"I 'm not going back to Woodstock for a while / Though I love to see that lonesome hippie smile," sang Neil Young in 1974. But with the 20th anniversary of the love fest approaching, Woodstock is on the minds of many who performed there--if for no other reason than the fact that members of the media have been hounding them for memories.
In fact, several artists groaned when asked to dredge up 20-year-old anecdotes, and two--Young and John Fogerty--declined comment. Still, for many of the 33 acts accounted for, Woodstock was a career highlight, if not peak.
The stats: Seven of the acts are still visible and viable in the rock, pop or folk world, while many of the rest continue as active performers. At least one has been plagued by legal problems, and (sadly) at least three are dead, not counting late members of the Who, Grateful Dead, Canned Heat and the Band.
Or maybe it's not so sad--considering the downside of the Woodstock legacy, it's a positive note that so many have survived. JOAN BAEZ
The Bay Area-based singer is about to celebrate her 30th anniversary as a folk performer with a new album (featuring guest appearances by Paul Simon and the Gipsy Kings, among others) and a boxed retrospective of her catalogue from Vanguard Records. Her a cappella rendition of "Amazing Grace" has been a touchstone from Woodstock to more recent gatherings such as the Live Aid and Amnesty International concerts.
"When I think of 'Amazing Grace,' I don't think of Woodstock. I think of Poland, singing it with Lech Walesa, or in India singing it with Mother Teresa. . . . It's one of my most requested songs, in part because it takes people back to that time, but for others, it brings back a spiritual sense that may have been missing since then."
THE GRATEFUL DEAD
The quintessential San Francisco "Summer of Love" band and its legion of Deadheads represents an unbroken link to the Woodstock era. The 20 years since has been a "long, strange trip"--during which the Dead has consistently been one of the top touring rock attractions in the world. Two years ago the band's "In the Dark" album and "Touch of Grey" single became the first Dead entries to make the Top 10.
"The people we played for at Woodstock aren't the ones who listen to us now, it's their children," said drummer Mickey Hart, who is involved with producing records of music from around the world. He has also released "Music to Be Born By," a recording he designed to assist the childbirth process.
"We saw an enormous amount of music pass before us at Woodstock, which definitely had an effect on the roots music I'm involved with. This was the center of the world for a few days there. . . . Of course, we played terribly. It was horrible. The stage was collapsing and the equipment wasn't working and it was raining, so every time someone touched their instrument, they got shocked."
THE JEFFERSON AIRPLANE
Since providing Woodstock's third day wake-up call with its rallying cry "Volunteers," the Airplane, already the most commercially successful representative of the San Francisco scene, mutated into the more successful Jefferson Starship, losing original members one by one to the point that the current Starship (without the Jefferson ) includes no one directly tied to the original group. But the Airplane has just re-formed, with original members Grace Slick, Paul Kantner, Marty Balin, Jorma Kaukonen and Jack Casady all on board. An album and tour are planned for late summer.
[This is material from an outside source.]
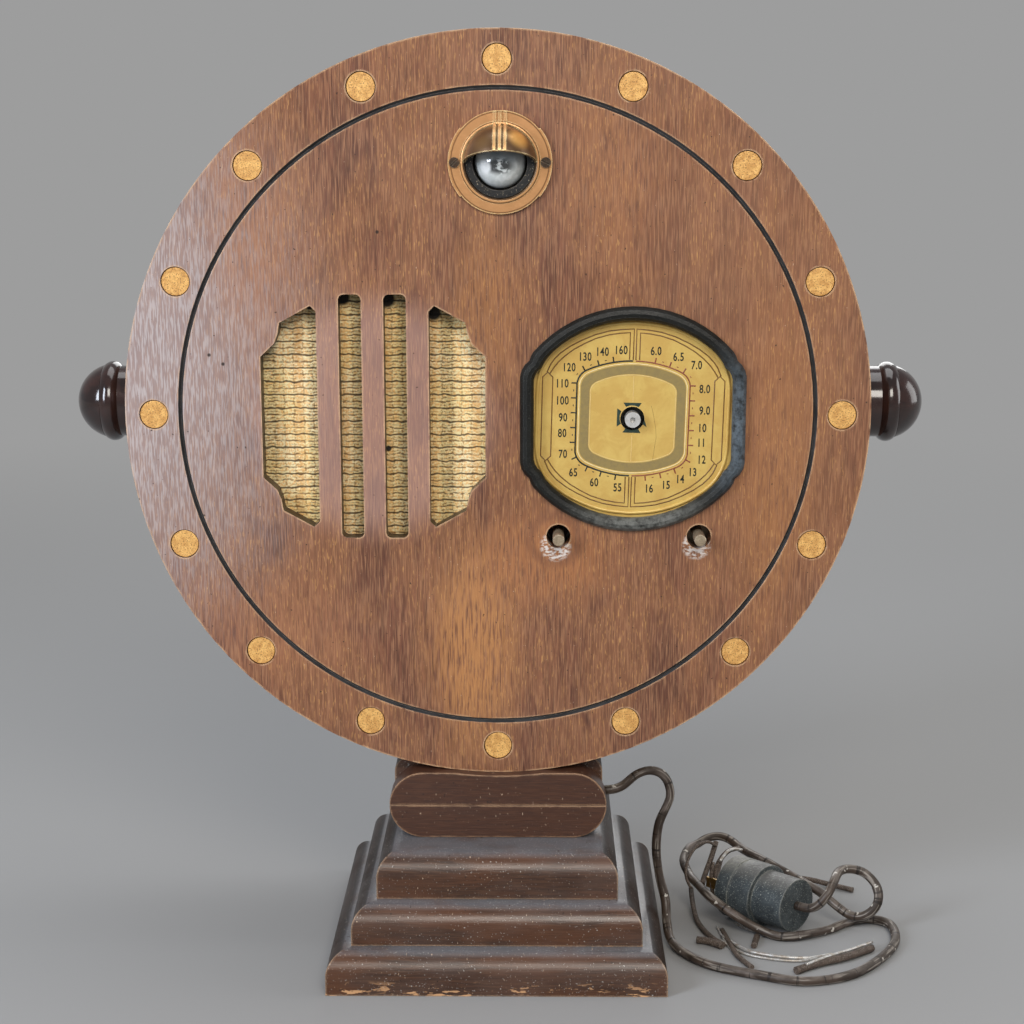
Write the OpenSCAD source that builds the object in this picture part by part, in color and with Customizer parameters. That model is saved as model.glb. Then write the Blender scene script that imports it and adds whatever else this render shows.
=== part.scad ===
// Round-fronted wooden table radio receiver on a stepped pedestal.
// Millimetres. +Z is up, +X is the viewer's right, the front faces -Y.
// The origin is the centre of the pedestal's underside.

/* [Pedestal] */
// Width of the bottom tier, left to right
base_width = 185; // [160:1:220]
// Depth of the bottom tier, front to back
base_depth = 197; // [170:1:230]
// Height of the bottom tier
tier1_height = 23.6; // [19:0.1:30]
// Height of the middle tier
tier2_height = 22.1; // [19:0.1:30]
// Height of the top tier
tier3_height = 25.2; // [19:0.1:30]
// Step in from one tier to the next, also the radius of the rounded edge
tier_step = 13.2; // [9:0.1:16]
// Width of the front boss, the long block with round ends
boss_width = 121; // [110:1:130]
// Height of the front boss
boss_height = 37.6; // [32:0.1:44]
// How far the front boss stands in front of the disc's face
boss_proud = 7; // [3:0.5:12]
// Depth of the hollow that the disc and the drum rest in
saddle_dip = 1.5; // [0.8:0.1:3]
// Width of the neck block
neck_width = 117; // [108:1:124]
// Depth of the neck block, front to back
neck_depth = 65; // [50:1:75]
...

"Woodstock was the last great burst of innocence in the face of the oncoming '70s and war and hard drugs and Nixon and disco," said singer-guitarist Kantner. "You could fill an entire page with the horrors that came after Woodstock. But people gained a certain audacity and confidence from the strength of numbers there that led to realizing we could deal with Nixon and the environment and end the Vietnam War. When I went to Nicaragua recently, I felt that same spirit there."
The gravel-voiced English soulster went on from Woodstock to his own triumphant "Mad Dogs and Englishmen" tour and film and occasional hits through the '70s ("You Are So Beautiful") and '80s ("Up Where We Belong," a Grammy- and Oscar-winning duet with Jennifer Warnes from the movie "An Officer and a Gentleman"). His new album, "One Night of Sin," is due from Capitol on Aug. 1.
"I remember when the rains came tumbling down sitting in the back of the trailer with some hippies, smoking, crashing and thinking how little we knew about the audience," he said. "Where are all those people? They became bankers, clerks, surgeons. I bump into them once in a while and they say they were there. But we just zoomed in and out."